Yucca is a starchy plant widely grown and consumed in the southwestern United States, Central America and the Caribbean, where it is often used as a substitute for the potato. Touted as a valuable source of vitamins A, B and C, as well as being rich in potassium, iron and phosphorous, yucca is also hailed for its anti-inflammatory properties. It is often sold in powdered form by health food stores as a remedy for arthritis. It's also very tasty, and when boiled and then baked, yucca fries offer a healthy alternative to regular potato french fries.
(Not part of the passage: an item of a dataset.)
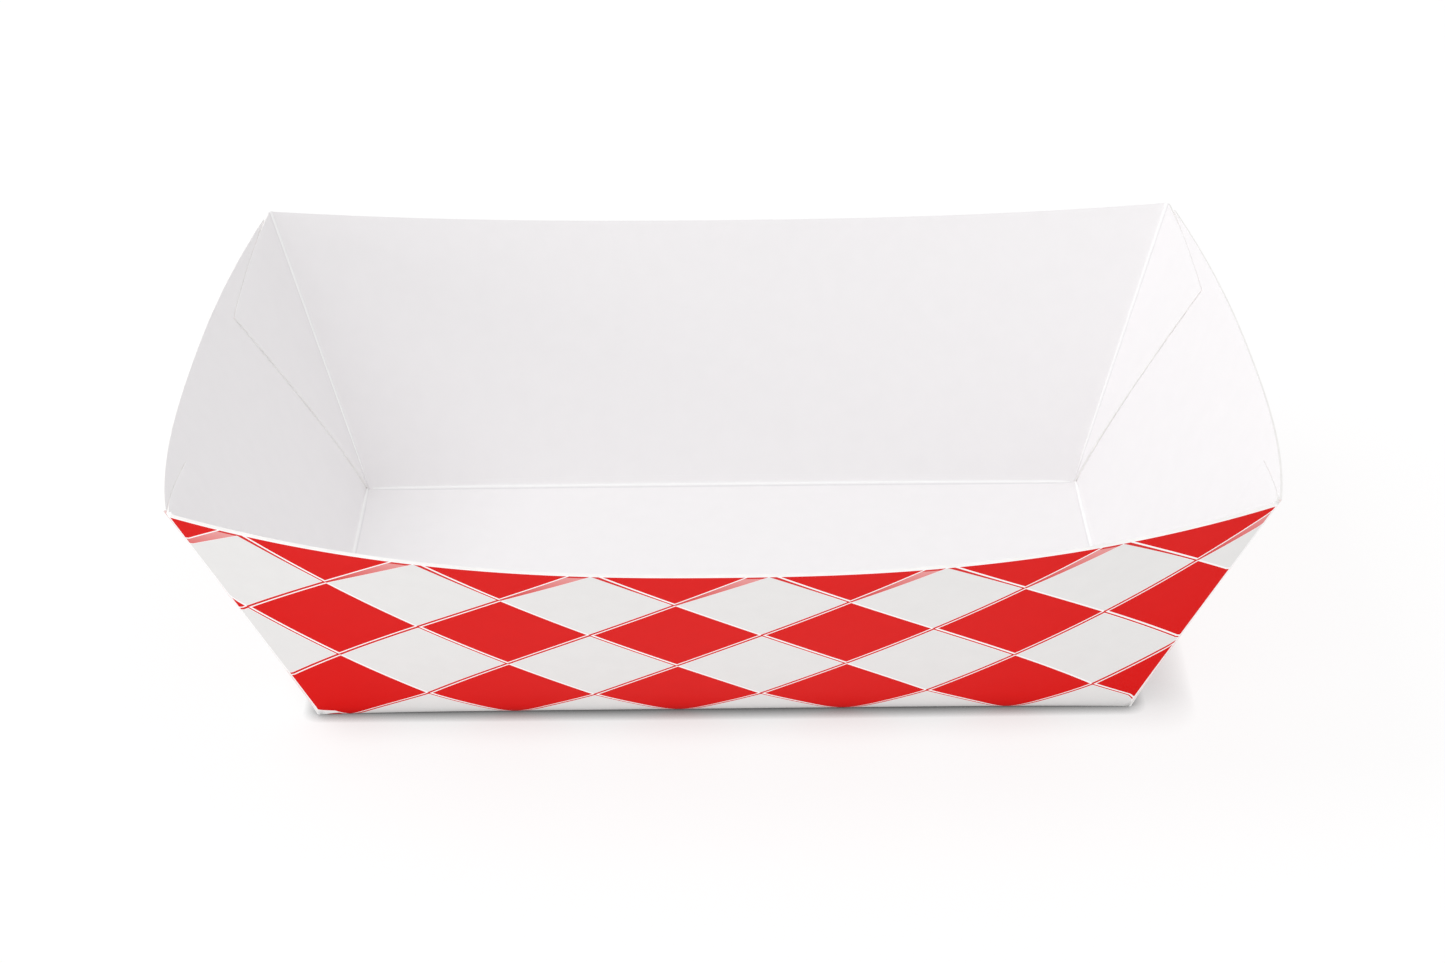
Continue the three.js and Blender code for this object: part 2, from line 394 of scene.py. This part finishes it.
        def flat_from(t: float) -> float:
            """Gives the v where the wall is flat."""
            return self.fold_width(self.sizes.long_floor_fold, t) / wall.slant(t)

        def place_fold(share: float, along: float) -> Spot:
            """Gives a spot of the floor fold."""
            t = 2 * along - 1
            if is_end(t):
                return self.floor_corner(round(t), side)
            start = wall.at(t, 0)
            start.y -= side * self.fold_width(self.sizes.long_floor_fold, t)
            end = self.wall_spot(wall, t, flat_from(t))
            return self.fold_spot(self.flat_spot(start), wall.at(t, 0), end, share, (UP, wall.normal(t, 0)))

        def place_wall(share: float, along: float) -> Spot:
            """Gives a spot of the flat above the fold."""
            t = 2 * along - 1
            if is_end(t) and share == 0:
                return self.floor_corner(round(t), side)
            v = share if is_end(t) else mix(flat_from(t), 1, share)
            if share:
                t *= self.flat_edge(wall, v)
            return self.wall_spot(wall, t, v)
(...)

Fill a cooking pot with enough water to cover your yucca root. Salt the water (optional) and bring it to a boil.
Meanwhile, scrape or peel off the brown crusty skin from the yucca root, much like you would a carrot or turnip. You can use a paring knife to do this, although this outer skin can be quite tough, with a slightly waxy texture like tree bark, and is not as easy to peel as many other root vegetables. A peeler might work better.
Place the peeled yucca in the boiling water, turn down the heat to medium high and let cook for 20 to 25 minutes, just as you would when boiling potatoes. When the yucca is fork tender, take it out of the pan with tongs and set it on a cutting board. Let the yucca cool for 10 to 15 minutes.
While you're waiting for the yucca to cool, make a sour cream dip for your yucca fries by mixing the sour cream with the crushed garlic, the juice of a lemon and the cilantro leaves. Refrigerate.
Cut the yucca into strips about 1 inch thick and 2 to 3 inches long, as if you were cutting steak fries. Toss the yucca fries in olive oil to coat, and then sprinkle with sea salt and freshly ground pepper. Arrange the fries in a single layer on a shallow baking sheet and place in a 450 F oven. Turn the fries after 15 minutes and continue to bake for another 15 minutes or until the texture is to your liking. Serve with the dip as an appetizer or as a side dish.